I wake up the morning after to a few texts and chest-heaves of self-loathing. When each message pings in, I itch. This should bring me joy, but it doesn’t. Where’s my joy gone?

In search of it, I go on a trip. It’s only five days, but I cross borders seven times. Every morning I pack up my bags, get on my bike and ride. The roads are beautiful and calm and clear, and the scenery’s immense. I’m on my own and I’m free and I’m happy and my muscles ache in that good-good way: I feel powerful. I force myself to speak a little German. I take a cable car to the top of a mountain then ride all the way down it and I do not die.

I wake up each morning weeping and afraid. I wander the streets in the evenings, daring myself to go in to a restaurant alone and order dinner. I succeed twice, fail three times. Call my big sister who calms me while I heave choking sobs down the phone.

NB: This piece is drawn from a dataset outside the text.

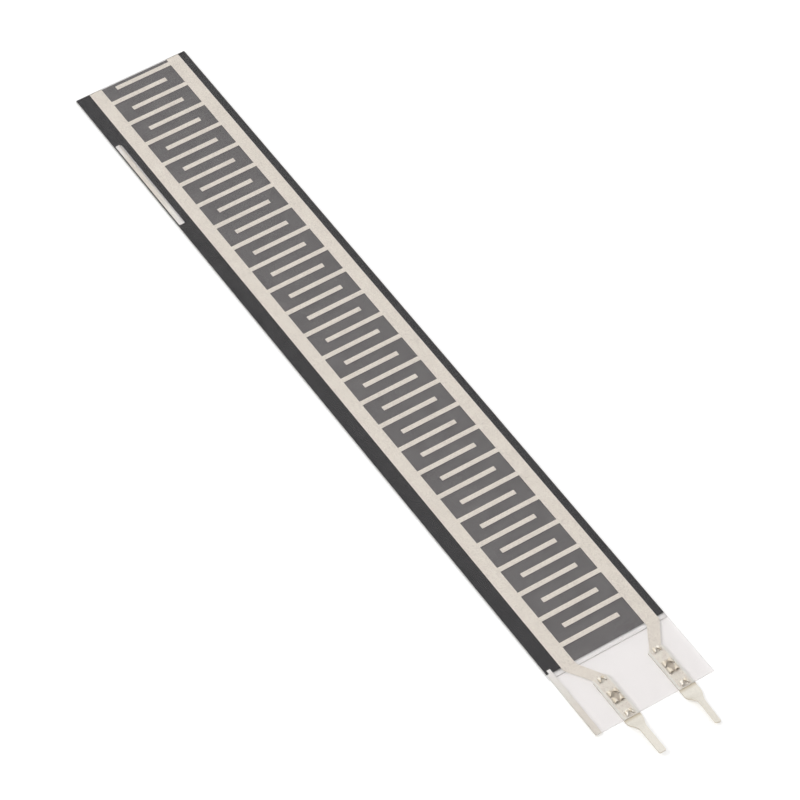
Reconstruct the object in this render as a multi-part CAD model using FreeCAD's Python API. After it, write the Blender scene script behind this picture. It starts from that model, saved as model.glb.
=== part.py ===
import FreeCAD, Part
import math
import os

# Strip force sensing resistor.
# Two clear films are laminated with printed silver combs, a printed resistive
# field and black spacers between them. The upper film runs on past the lower
# one as a tail, and two stamped crimp contacts bite through that tail.
# Millimetres. X runs across the strip, Y along it from the contacts to the far
# end, Z up. The origin is the centre of the footprint, on the underside.

# Films and what lies between them
film_length = 110.55
film_width = 15.0
upper_film_thickness = 0.10
lower_film_thickness = 0.10
spacer_thickness = 0.10
silver_thickness = 0.02
resist_thickness = 0.015
lower_film_overhang = 0.65

# Black margins and silver buses, across the strip
left_margin = 1.84
right_margin = 0.88
bus_width = 1.64

# Fingers, counted from the far end
finger_pitch = 2.0
finger_width = 0.62
first_finger = 0.82
least_last_margin = 2.4
finger_end_gap = 1.62

# Pale strip along the left edge, and the openings in the black over it
strip_width = 0.78
strip_thickness = 0.04
window_start = 9.15
window_length = 15.1
window_width = 0.80
window_edge = 0.19
window_corner = 0.18
notch_length = 0.50
notch_width = 0.45
notch_edge = 0.34

# Traces on the tail
tail_lead = 3.15
trace_lead = 0.50
jog_overlap = 0.30
pad_inset = 0.25

# Crimp contacts
first_contact_inset = 4.55
contact_spacing = 7.0
contact_reach = 5.65
plate_width = 2.0
plate_thickness = 0.18
plate_under_film = 6.15
plate_corner = 0.40
left_shoulder_length = 0.30
right_shoulder_length = 0.95
taper_length = 1.90
taper_steps = 10
pin_width = 0.86
pin_chamfer = 0.12
pin_rise = 0.50
left_tip_rise = 0.50
right_tip_rise = 0.24
right_pin_twist = 26.0

# Teeth that come up through the tail and curl over it, row by row from the
# inner end of the plate
tooth_thickness = 0.12
tooth_rise = 0.05
tooth_point = 0.14
tooth_slit_clearance = 0.02
first_tooth_inset = 0.56
last_tooth_inset = 0.54
middle_tooth_spacing = 0.95
tooth_insets = (0.58, 0.40, 0.40, 0.54)
tooth_curls = (0.07, 0.13, 0.13, 0.09)
tooth_lengths = (0.54, 0.66, 0.66, 0.58)
tooth_leans = (0.26, 0.18, -0.20, 0.26)

# Levels of the stack
lower_top = lower_film_thickness
spacer_top = lower_top + spacer_thickness
silver_bottom = spacer_top - silver_thickness
upper_top = spacer_top + upper_film_thickness
plate_bottom = silver_bottom - plate_thickness

# Lengths from the far end, and as many fingers as they leave room for
laminate_length = film_length - plate_under_film - tail_lead
lower_film_length = laminate_length + lower_film_overhang
finger_room = laminate_length - first_finger - least_last_margin
finger_count = math.floor(round(finger_room / finger_pitch, 6)) + 1

# Places along and across the strip
far_end = (film_length + contact_reach) / 2
film_end = far_end - film_length
laminate_end = far_end - laminate_length
left_edge = -film_width / 2
right_edge = film_width / 2
left_bus_outer = left_edge + left_margin
left_bus_inner = left_bus_outer + bus_width
right_bus_outer = right_edge - right_margin
right_bus_inner = right_bus_outer - bus_width
contact_centres = {
    "left": left_edge + first_contact_inset,
    "right": left_edge + first_contact_inset + contact_spacing,
}
first_tooth = film_end + plate_under_film - first_tooth_inset
last_tooth = film_end + last_tooth_inset
middle_tooth = (first_tooth + last_tooth) / 2
tooth_places = (
    first_tooth,
    middle_tooth + middle_tooth_spacing / 2,
    middle_tooth - middle_tooth_spacing / 2,
    last_tooth,
)
tooth_rows = list(zip(tooth_places, tooth_insets, tooth_curls, tooth_lengths, tooth_leans))


def box(x_low, x_high, y_low, y_high, z_low, z_high):
    size = (x_high - x_low, y_high - y_low, z_high - z_low)
    return Part.makeBox(*size, FreeCAD.Vector(x_low, y_low, z_low))


def prism(points, z_low, z_high):
    # Upright prism over a closed outline of (x, y) points
    corners = [FreeCAD.Vector(x, y, z_low) for x, y in points]
    outline = Part.makePolygon(corners + corners[:1])
    return Part.Face(outline).extrude(FreeCAD.Vector(0, 0, z_high - z_low))


def make_upper_film():
    film = box(left_edge, right_edge, film_end, far_end, spacer_top, upper_top)
    return film.cut(tooth_slits(spacer_top, upper_top))


def make_lower_film():
    return box(left_edge, right_edge, far_end - lower_film_length, far_end, 0, lower_top)


def make_resistive_layer():
    # Carbon ink on the lower film, under the fingers
    return box(left_bus_inner, right_bus_inner, laminate_end, far_end,
               lower_top, lower_top + resist_thickness)


def window_opening():
    # Long slot with rounded corners near the strip's left edge
    x_low = left_edge + window_edge
    y_high = far_end - window_start
    opening = box(x_low, x_low + window_width, y_high - window_length, y_high,
                  lower_top, spacer_top)
    upright = [edge for edge in opening.Edges
               if abs(edge.tangentAt(edge.FirstParameter).z) > 0.5]
    return opening.makeFillet(window_corner, upright)


def notch_opening():
    x_low = left_edge + notch_edge
    return box(x_low, x_low + notch_width, laminate_end, laminate_end + notch_length,
               lower_top, spacer_top)


def make_edge_strip():
    # Pale adhesive: thin under the black, and as high as the gap where it shows
    strip_edge = left_edge + strip_width
    thin = box(left_edge, strip_edge, film_end, far_end,
               lower_top, lower_top + strip_thickness)
    tail = box(left_edge, strip_edge, film_end, laminate_end, lower_top, spacer_top)
    room = box(left_edge, strip_edge, film_end, far_end, lower_top, spacer_top)
    shown = [tail, window_opening().common(room), notch_opening().common(room)]
    return thin.multiFuse(shown).removeSplitter()


def make_spacer(side):
    # Black adhesive from the outer edge to the inner side of the bus, stepped
    # down by the thickness of the ink under the bus
    if side == "left":
        outer, bus_outer, inner = left_edge, left_bus_outer, left_bus_inner
    else:
        outer, bus_outer, inner = right_edge, right_bus_outer, right_bus_inner
    under_bus = box(min(outer, inner), max(outer, inner), laminate_end, far_end,
                    lower_top, silver_bottom)
    margin = box(min(outer, bus_outer), max(outer, bus_outer), laminate_end, far_end,
                 lower_top, spacer_top)
    spacer = under_bus.fuse(margin).removeSplitter()
    if side == "left":
        spacer = spacer.cut([window_opening(), notch_opening(), make_edge_strip()])
    return spacer


def make_electrode(side):
    # Silver comb: bus, every second finger, and the trace that jogs in to the
    # contact. The first finger comes from the right bus.
    if side == "left":
        outer, inner = left_bus_outer, left_bus_inner
        finger_tip = right_bus_inner - finger_end_gap
        first_index = 1
    else:
        outer, inner = right_bus_outer, right_bus_inner
        finger_tip = left_bus_inner + finger_end_gap
        first_index = 0
    inward = 1 if inner > outer else -1
    half_pad = plate_width / 2 - pad_inset
    pad_outer = contact_centres[side] - inward * half_pad
    pad_inner = contact_centres[side] + inward * half_pad
    jog_start = laminate_end - trace_lead
    jog_end = film_end + plate_under_film - jog_overlap
    half_finger = finger_width / 2
    outline = [(outer, far_end), (inner, far_end)]
    for index in range(first_index, finger_count, 2):
        place = far_end - first_finger - finger_pitch * index
        outline += [
            (inner, place + half_finger),
            (finger_tip, place + half_finger),
            (finger_tip, place - half_finger),
            (inner, place - half_finger),
        ]
    outline += [
        (inner, jog_start),
        (pad_inner, jog_end),
        (pad_inner, film_end),
        (pad_outer, film_end),
        (pad_outer, jog_end),
        (outer, jog_start),
    ]
    comb = prism(outline, silver_bottom, spacer_top)
    return comb.cut(tooth_slits(silver_bottom, spacer_top))


def tooth_outer_face(centre, side_sign, inset):
    return centre + side_sign * (plate_width / 2 - inset)


def tooth_slits(z_low, z_high):
    # One slit round the leg of each tooth
    slits = []
    for centre in contact_centres.values():
        for side_sign in (-1, 1):
            for place, inset, curl, length, lean in tooth_rows:
                outer = tooth_outer_face(centre, side_sign, inset)
                inner = outer - side_sign * tooth_thickness
                reach = length / 2 + tooth_slit_clearance
                slits.append(box(min(outer, inner) - tooth_slit_clearance,
                                 max(outer, inner) + tooth_slit_clearance,
                                 place - reach, place + reach, z_low, z_high))
    return slits


def tooth_section(outer, inward, curl):
    # Leg up through the film, half a turn inwards and a tip that bears down on
    # the film, as a face in the XZ plane
    spring = upper_top + tooth_rise
    outer_radius = curl + tooth_thickness
    axis_x = outer + inward * outer_radius

    def point(radius, height):
        return FreeCAD.Vector(axis_x + inward * radius, 0, height)

    def half_turn(radius):
        top = FreeCAD.Vector(axis_x, 0, spring + radius)
        return Part.Arc(point(-radius, spring), top, point(radius, spring)).toShape()

    foot = plate_bottom + plate_thickness / 2
    tip = point(curl + tooth_thickness / 2, upper_top)
    edges = [
        Part.makeLine(point(-outer_radius, foot), point(-outer_radius, spring)),
        half_turn(outer_radius),
        Part.makeLine(point(outer_radius, spring), tip),
        Part.makeLine(tip, point(curl, spring)),
        half_turn(curl),
        Part.makeLine(point(-curl, spring), point(-curl, foot)),
        Part.makeLine(point(-curl, foot), point(-outer_radius, foot)),
    ]
    return Part.Face(Part.Wire(edges))


def make_tooth(centre, side_sign, place, inset, curl, length, lean):
    # Curled section, cut to a pointed plan that leans along the strip
    outer = tooth_outer_face(centre, side_sign, inset)
    inward = -side_sign
    reach = length + abs(lean)
    section = tooth_section(outer, inward, curl)
    section.translate(FreeCAD.Vector(0, place - reach, 0))
    bar = section.extrude(FreeCAD.Vector(0, 2 * reach, 0))
    leg_x = outer + inward * tooth_thickness
    point_x = outer + inward * 2 * (curl + tooth_thickness)
    plan = prism([
        (outer, place - length / 2),
        (leg_x, place - length / 2),
        (point_x, place + lean - tooth_point / 2),
        (point_x, place + lean + tooth_point / 2),
        (leg_x, place + length / 2),
        (outer, place + length / 2),
    ], plate_bottom, upper_top + tooth_rise + curl + 2 * tooth_thickness)
    return bar.common(plan)


def contact_section(centre, y, width, rise, twist=0.0):
    # Outline of the contact's metal across its length
    turn = FreeCAD.Rotation(FreeCAD.Vector(0, 1, 0), twist)
    middle = FreeCAD.Vector(centre, y, plate_bottom + plate_thickness / 2 + rise)
    half_width = width / 2
    half_thickness = plate_thickness / 2
    corners = []
    for across, up in ((-1, -1), (1, -1), (1, 1), (-1, 1)):
        arm = FreeCAD.Vector(across * half_width, 0, up * half_thickness)
        corners.append(middle + turn.multVec(arm))
    return Part.makePolygon(corners + corners[:1])


def make_terminal(side):
    # Flat plate under the tail with its teeth, a shoulder, an eased taper that
    # steps up, and the solder pin, bent as on the real piece
    centre = contact_centres[side]
    if side == "left":
        shoulder_length, tip_rise, twist = left_shoulder_length, left_tip_rise, 0.0
    else:
        shoulder_length, tip_rise, twist = right_shoulder_length, right_tip_rise, right_pin_twist
    half_plate = plate_width / 2
    taper_start = film_end - shoulder_length
    taper_end = taper_start - taper_length
    tip = film_end - contact_reach
    inner_end = film_end + plate_under_film
    base = prism([
        (centre - half_plate, taper_start),
        (centre + half_plate, taper_start),
        (centre + half_plate, inner_end - plate_corner),
        (centre + half_plate - plate_corner, inner_end),
        (centre - half_plate + plate_corner, inner_end),
        (centre - half_plate, inner_end - plate_corner),
    ], plate_bottom, silver_bottom)
    taper_sections = []
    for step in range(taper_steps + 1):
        share = step / taper_steps
        ease = (1 - math.cos(math.pi * share)) / 2
        width = plate_width + (pin_width - plate_width) * ease
        y = taper_start - taper_length * share
        taper_sections.append(contact_section(centre, y, width, pin_rise * ease, twist * ease))
    taper = Part.makeLoft(taper_sections, True, True)
    tip_width = pin_width - 2 * pin_chamfer
    pin = Part.makeLoft([
        contact_section(centre, taper_end, pin_width, pin_rise, twist),
        contact_section(centre, tip + pin_chamfer, pin_width, tip_rise, twist),
        contact_section(centre, tip, tip_width, tip_rise, twist),
    ], True, True)
    teeth = [make_tooth(centre, side_sign, *row) for row in tooth_rows
             for side_sign in (-1, 1)]
    return base.multiFuse([taper, pin] + teeth).removeSplitter()


nodes = {
    "upper_film": make_upper_film(),
    "lower_film": make_lower_film(),
    "resistive_layer": make_resistive_layer(),
    "edge_strip": make_edge_strip(),
}
for side in contact_centres:
    nodes["spacer_" + side] = make_spacer(side)
    nodes["electrode_" + side] = make_electrode(side)
    nodes["terminal_" + side] = make_terminal(side)

os.makedirs("parts", exist_ok=True)
for name, shape in nodes.items():
    shape.exportStep("parts/" + name + ".step")
    bounds = shape.BoundBox
    print(name, shape.isValid(), len(shape.Solids), round(shape.Volume, 4),
          "y", round(bounds.YMin, 3), round(bounds.YMax, 3),
          "z", round(bounds.ZMin, 3), round(bounds.ZMax, 3))
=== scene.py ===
import math

import bpy
from mathutils import Matrix, Vector


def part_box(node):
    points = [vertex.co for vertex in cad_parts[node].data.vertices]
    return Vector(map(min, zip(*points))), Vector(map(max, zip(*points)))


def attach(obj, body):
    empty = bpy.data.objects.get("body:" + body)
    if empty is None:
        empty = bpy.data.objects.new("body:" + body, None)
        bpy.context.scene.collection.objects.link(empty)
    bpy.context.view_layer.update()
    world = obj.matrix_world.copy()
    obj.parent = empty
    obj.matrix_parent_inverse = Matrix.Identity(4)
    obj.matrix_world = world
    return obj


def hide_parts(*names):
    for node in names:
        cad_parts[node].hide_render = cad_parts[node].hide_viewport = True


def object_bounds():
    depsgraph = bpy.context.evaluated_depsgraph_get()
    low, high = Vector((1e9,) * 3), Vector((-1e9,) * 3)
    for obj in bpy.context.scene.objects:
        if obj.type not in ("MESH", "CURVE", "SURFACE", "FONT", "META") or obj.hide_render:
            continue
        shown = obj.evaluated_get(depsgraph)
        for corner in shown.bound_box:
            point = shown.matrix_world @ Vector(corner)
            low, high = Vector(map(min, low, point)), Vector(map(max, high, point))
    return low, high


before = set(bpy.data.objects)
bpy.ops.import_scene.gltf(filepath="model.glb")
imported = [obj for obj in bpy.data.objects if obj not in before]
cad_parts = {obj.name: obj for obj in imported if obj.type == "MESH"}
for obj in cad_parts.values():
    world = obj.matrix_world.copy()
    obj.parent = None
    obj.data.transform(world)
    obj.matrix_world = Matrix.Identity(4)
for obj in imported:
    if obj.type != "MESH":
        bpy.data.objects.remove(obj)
cad_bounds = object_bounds()

MM = 0.001

# Camera, from the perspective of the strip in the photograph (800 x 800)
image_size = 800
sensor_width = 36.0
focal_length_px = 3908.0
camera_azimuth = -30.135
camera_elevation = 50.284
camera_roll = 2.88
pixels_per_mm = 8.849
target_px = (354.53, 344.19)
target_from_far_end = 51.0 * MM
target_height = 0.19 * MM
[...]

When I return, I try to make good on those dates: chatting to the sweet men who’ve messaged me questions and curiosity. But I’m itching, still. One of them texts me far too fucking much. Another is too serious, lacking the playfulness I crave. I feel like Goldilocks tasting porridge, determining every portion is far too hot or too cold.

A couple of friends step forward with offers of playful sex, and it triggers a kind of panic. No no, not that, not you. I say it’s because I’m not looking for casual, but maybe it’s more than that. I’m just so fucking empty. Cold. Lost.

I hang out with a mate who is loved-up and happy. In the past I’d have found so much joy in this, but right now I struggle to summon it. Where the fuck is my fucking joy? I feel like I’m trying to start an engine that’s just spluttering and dying every time.

I see other people’s happiness through a haze of my own despair, and I despise myself for feeling like I’m ten miles away from my closest friends, even when we’re hugging. The pulsing beat of misery is turning me into a person I don’t recognise or like.

And somewhere at the heart of it, there’s disgust. Bitterness. Bile. He turned me into this person, and I hate her. I cannot use the word ‘hate’ for him, because it feels like crossing the threshold to a dark place I don’t want to go. But I use it for myself because that feels safe. The ugly things I feel about him, I turn inwards instead. Hurting myself over and over to try and keep from lashing out.

The cutest guy I’ve met on the apps messages me once a day. Friendly, chatty, interested. I’m frustrated with him for being so nice, though – if you’re this good then how the fuck do I reject you?

I am not a very fun person right now.

And I definitely shouldn’t be dating.

When did you spot it?

I’m embarrassed by how long it’s taken me to realise this. How many false starts it took to see that I should stop. I hope you realised it way sooner in this post than I did in real life.

If you shouldn’t date when you’re still in love with your ex, you definitely shouldn’t date while you feel how I feel either. I’m past the point they call ‘crisis’, I think, but the rage and disgust and shock still colours every day.

The energy I’m bringing to dating right now is the same that I’m bringing to the rest of my life: a manic, frantic, volatile hunt for joy. And hot on its heels is an aching despair that perhaps my capacity to feel joy has been altered for good.

I act as if I need a new boyfriend, to take away the disgusting taste of the old one, but I’m suspicious of new men in case they’re like the last. In any case, the times in my life when I’ve been happiest have been periods of singledom and… fuck’s sake, why am I crying again?

I’m filling my life to distract me from the horror, and in the process I am treating others badly. Or at least, not with the level of kindness I aspire to bring. I try to be open with the men I am dating, but I’ve failed because I’m not being honest with myself. The only responsible conclusion right now is that I’m nowhere near ready to date.

If I put myself out there while I’m feeling like this, there are two possible outcomes:

  1. I will meet an amazing person, and I won’t be able to recognise their strengths because the darkness will have me mistrusting and suspicious and looking for flaws.
  2. I will meet a manipulative person, and let them into my heart because I’m too eager for someone to fill it quickly.

The first would hurt like fuck, but I’d live with it.

The second, I can’t survive twice.

 

 

Apologies to the nice men I’ve dicked around on the dating scene. It’s not you, it’s me. And although some of you are bellends who don’t ask me questions, or rate me out of ten, or get drunk and send increasingly sexually aggressive messages at four in the fucking morning… most of you don’t deserve this. I don’t want to inflict this on anyone anyway. I am capable of far, far better.